PG&E's proposal will have to be administered, which means there will be administrative costs. PG&E's exhibits do not address administrative costs. In the hearings, a PG&E witness represented that costs related to determining whether the applicant qualifies for the incentive and whether PG&E will offer the incentive have been charged to Federal Energy Regulatory Commission Account 912 (Account 912), which has not been funded by the Commission in a number of GRCs, and are paid by shareholders. The record does not indicate whether the revenue requirement adopted in PG&E's 2007 GRC excluded Account 912 costs or whether all costs related to administration of the proposal would be charged to Account 912. In addition, PG&E has not proposed in this proceeding that administration costs related to this proposal, whether charged to Account 912 or not, be born exclusively by shareholders in the future. Thus, PG&E has not demonstrated that there would be no administrative costs that should be included in the CTM calculation or otherwise addressed in its proposal.

There will be costs associated with the reasonableness review. The Commission's costs, at least part of PG&E's costs, and costs incurred by intervenors eligible for intervenor compensation are recovered from ratepayers. Thus the reasonableness review costs would be paid, at least in part, by PG&E's ratepayers. These reasonableness review costs will reduce any CTM generated by the incentives. However, PG&E has provided no estimate of such costs and does not include them in its CTM calculation or otherwise address them in its proposal.
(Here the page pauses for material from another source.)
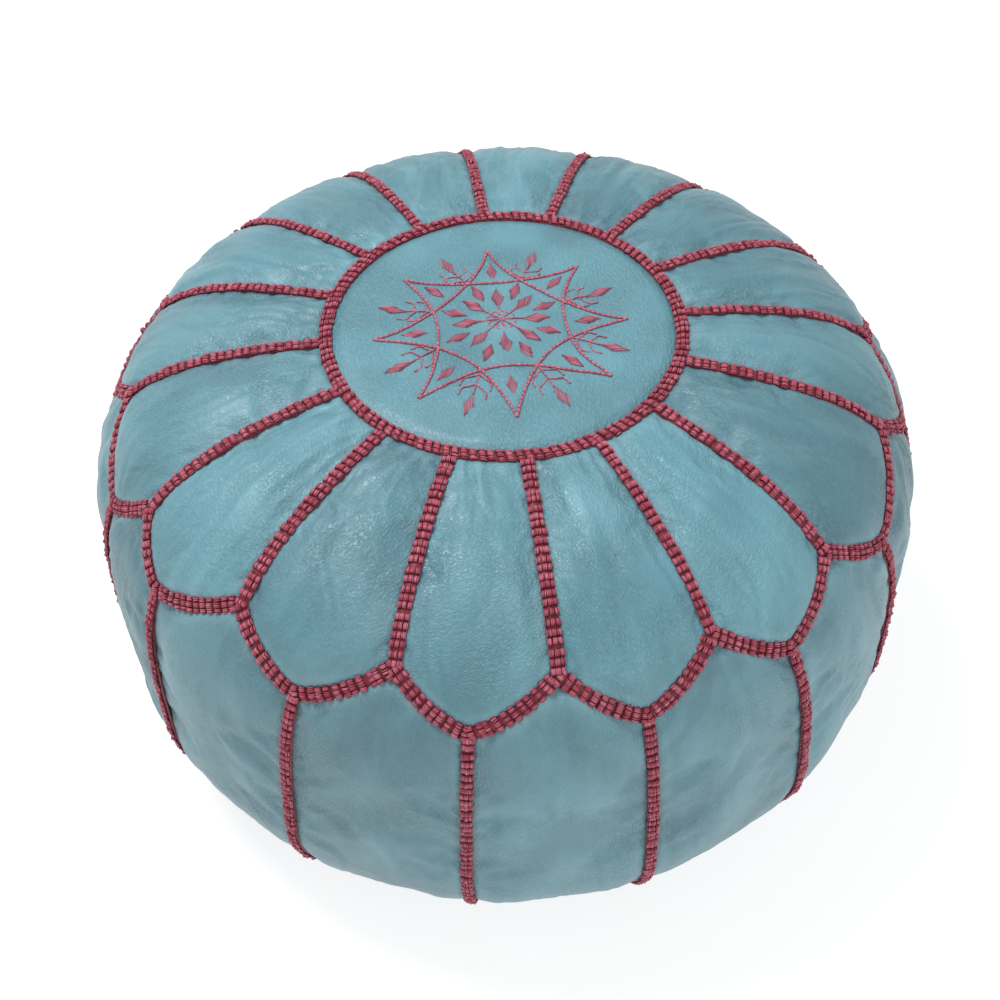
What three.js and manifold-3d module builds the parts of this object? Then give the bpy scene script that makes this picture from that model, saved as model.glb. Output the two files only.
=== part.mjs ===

Given the above flaws in PG&E's CTM calculation, we find PG&E has not demonstrated that it is reasonable. Without a reasonable CTM calculation, the proposed incentive program can not be implemented.

17 The load factor is the customer's average demand divided by the customer's maximum demand.

18 Non-bypassable charges include the Department of Water Resources Bond Charge, Competition Transition Charge, Nuclear Decommissioning Charge, and Trust Transfer Amount (for residential and small commercial customers only).